La participation égale des femmes à la vie économique et sociale est indispensable pour promouvoir la prévention et permettre aux sociétés de s’extraire des situations de fragilité. Les interventions aux côtés d’organisations féminines sont cruciales dans les contextes fragiles pour recueillir des éléments utiles à la conception et la mise en place de programmes sensibles aux questions de genre et de conflit. Ce rôle prend une résonance particulière dans le contexte de la riposte à la crise du coronavirus et du redémarrage des pays puisque nous savons que la participation active des femmes aux processus de construction de la paix et d’édification de l’État améliore considérablement les chances de renforcer la résilience et d’installer une paix durable . De fait, l’engagement actif des femmes dans les processus de paix accroît de 35 % la probabilité de voir les accords durer au moins 15 ans (a). Et pourtant, celles-ci continuent d’être sous-représentées dans les négociations, quand elles ne sont pas exclues.

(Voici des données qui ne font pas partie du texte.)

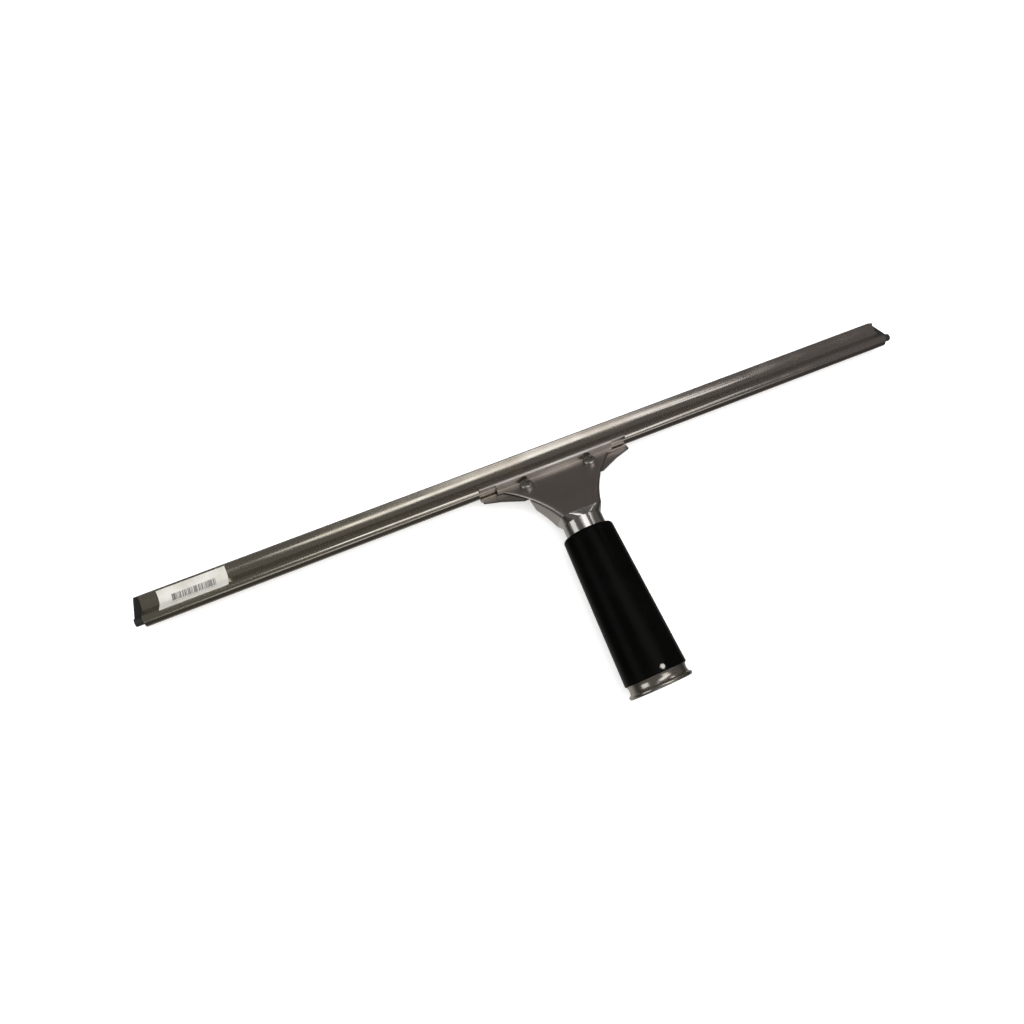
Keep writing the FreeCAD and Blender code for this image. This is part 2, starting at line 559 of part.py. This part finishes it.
# ---- build -----------------------------------------------------------------------------------------
os.makedirs("parts", exist_ok=True)
save("channel", make_channel())
save("squeegee_rubber", make_rubber())
save("paper_label", make_label())
save("head_plate", make_head_plate())
save("lower_jaw", make_lower_jaw())
for side, x in zip(SIDES, SCREW_X):
    save("end_clip_" + side, make_end_clip(side))
    save("clamp_screw_" + side, make_screw(x))
    save("washer_" + side, make_washer(x))
    save("jaw_nut_" + side, make_nut(x))
save("handle_tube", make_handle_tube())
save("rubber_grip", make_grip())
save("end_ferrule", make_ferrule())
save("grip_rivet", make_rivet())
save("pole_socket", make_socket())
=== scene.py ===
"""Looks of the window squeegee: steels, rubbers, paper and the small parts round the fixed frame.

Metres, in the frame of the CAD model: X along the channel, +Y towards the blade, +Z up.
"""
import json
from math import cos, pi, radians, sin

import bmesh
import bpy
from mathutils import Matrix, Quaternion, Vector


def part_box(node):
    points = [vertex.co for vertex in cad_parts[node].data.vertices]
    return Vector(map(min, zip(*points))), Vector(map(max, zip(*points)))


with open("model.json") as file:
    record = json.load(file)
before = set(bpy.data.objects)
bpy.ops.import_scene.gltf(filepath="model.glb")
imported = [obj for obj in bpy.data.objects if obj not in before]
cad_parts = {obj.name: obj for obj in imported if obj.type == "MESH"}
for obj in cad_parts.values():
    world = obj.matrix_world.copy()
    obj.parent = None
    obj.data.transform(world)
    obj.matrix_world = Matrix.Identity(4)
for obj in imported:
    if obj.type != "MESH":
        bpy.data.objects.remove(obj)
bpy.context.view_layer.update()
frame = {"nodes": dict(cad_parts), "record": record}
NODES = frame["nodes"]

# ---- places and sizes taken from the frame -------------------------------------------
CLAMP_ANGLE = radians(27)
BLADE = Vector((0, cos(CLAMP_ANGLE), -sin(CLAMP_ANGLE)))     # from the handle towards the blade

# ---- the studio: metres, degrees, and radiance where white paper reads 1 ---------------
CAMERA_PLACE = (-0.12805, -0.07413, 0.45449)
CAMERA_TURN = (18.415, -4.69, -23.56)
CAMERA_LENS = 26.82
SENSOR_WIDTH = 36.0
BACKDROP_WHITE = 1.1         # the white all round, as the camera sees it
FLOOR_WIDTH = 14.0
FLOOR_DROP = 0.0002          # keeps the floor clear of the lowest points
FLOOR_NEAR, FLOOR_FAR = 0.6, 1.4             # between these distances the floor whitens
FLOOR_GLOW_NEAR, FLOOR_GLOW_FAR = 0.5, 1.1
END_TINT_REACH = 0.22            # how far from the middle the tint along the steel keeps changing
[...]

Si nous voulons aider les pays à sortir de la crise liée au coronavirus et jeter les bases de sociétés plus inclusives, résilientes, pacifiques et prospères, nous devons impérativement investir dans les capacités d’expression et d’action des femmes et soutenir leur inclusion économique et sociale à part entière dans ces environnements particulièrement complexes.